Conducted by Robert L. Hetzel
May 4, 1998

Robert L. Hetzel:

…quickly repeat what you just told me about Riefler?

Jim Meigs: Well, I always thought, it seemed to us that Riefler was the commanding
force there, to me. He had the intellect, and he had convictions, and he had hit on the idea of
the free reserves thesis. While they were puzzled by some things happening…I’m trying to
remember the exact words, but they…that’s so long ago now, I’ve forgotten the details and
I’d have to refresh my memory by looking at my book.
But he came on the free reserves thesis, and he had the idea, one, he was firm that
banks, they had this aversion to borrowing, so interest rate shouldn’t affect the amount of
borrowing that the banks are doing. And that the…how the hell was it? I’ve forgotten it.
Robert L. Hetzel: Sure, the reluctance doctrine. The Fed would engage in open
market sales and—
Jim Meigs: Yeah.
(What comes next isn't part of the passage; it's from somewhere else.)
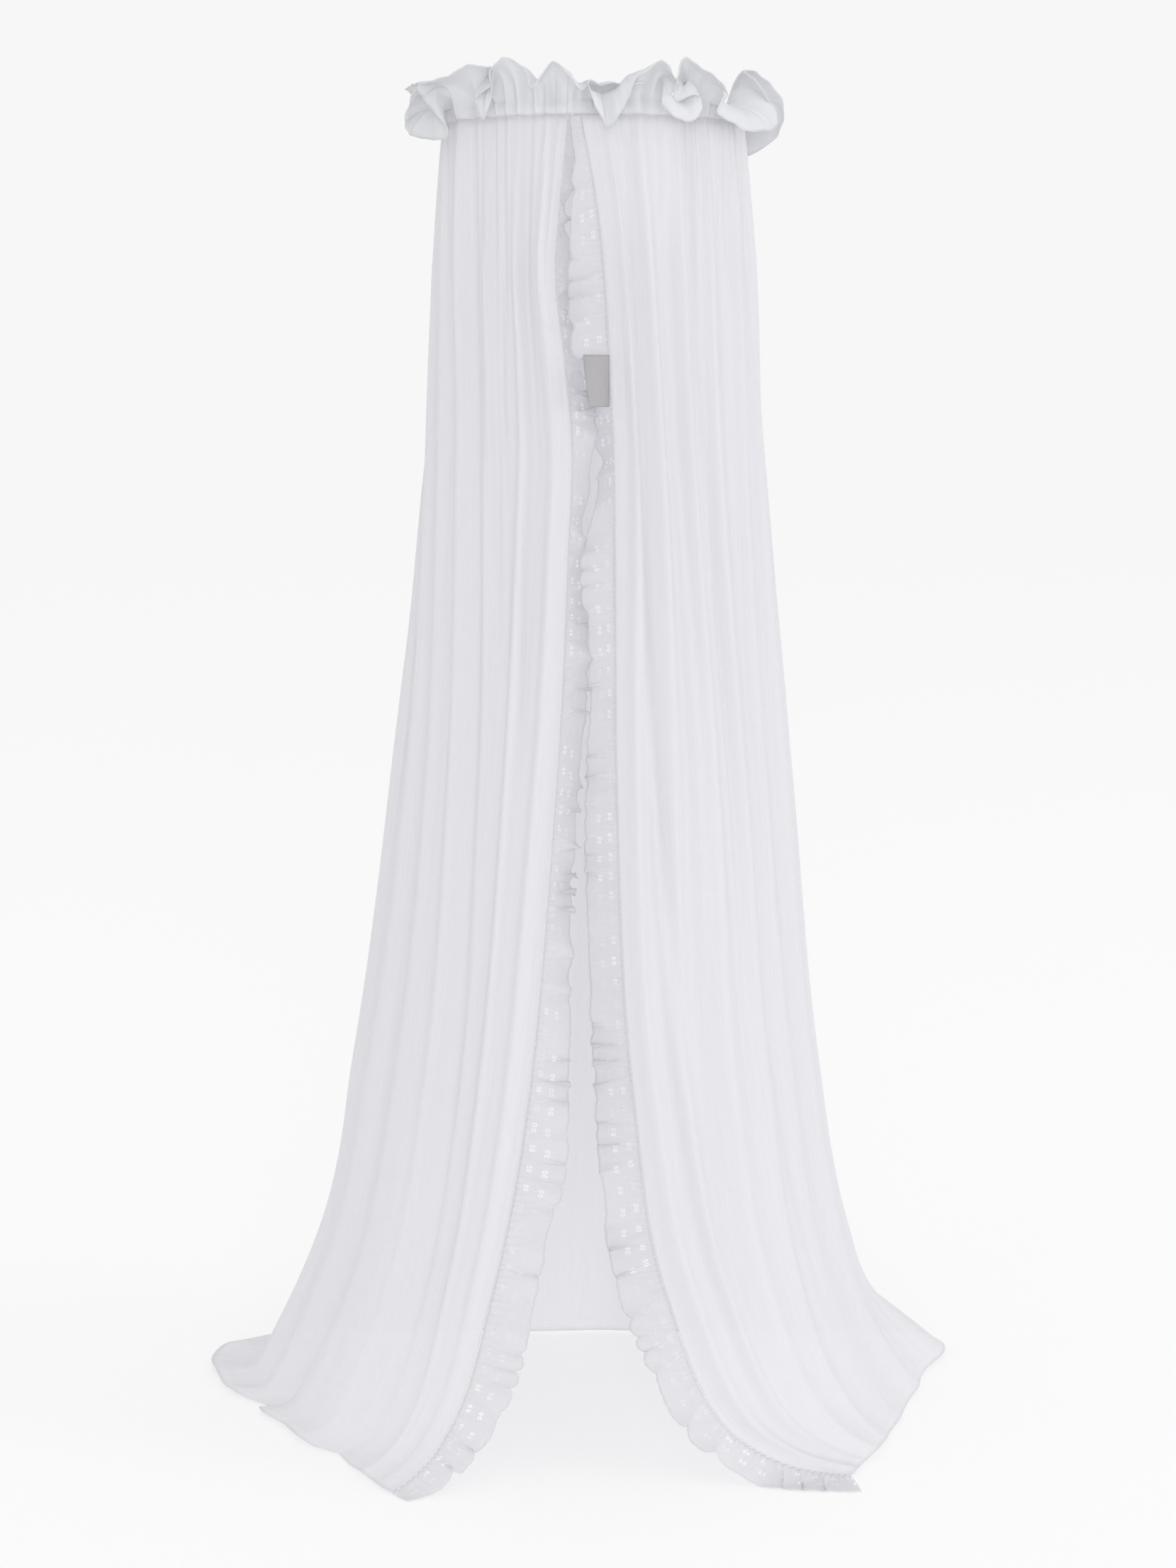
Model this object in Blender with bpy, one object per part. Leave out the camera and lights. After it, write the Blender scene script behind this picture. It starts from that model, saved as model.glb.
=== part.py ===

So they would put the banks into debt, push them into debt, and
that would cause the banks to raise their interest rate.
Robert L. Hetzel: Sure.
Jim Meigs: So that was the mechanism by which the Fed had influence over the
economy.
Robert L. Hetzel: So Riefler had been in Washington in the ‘20s and he had seen
how the New York Fed had developed that way of operating.
Jim Meigs: Yeah.
Robert L. Hetzel: So at the time of the Accord, he must have been thinking, “We’re
going to go back to the kind of independence, the kind of independent ability we had to
influence open market conditions in the 1920s.” So he was thinking about simply returning to
what they had.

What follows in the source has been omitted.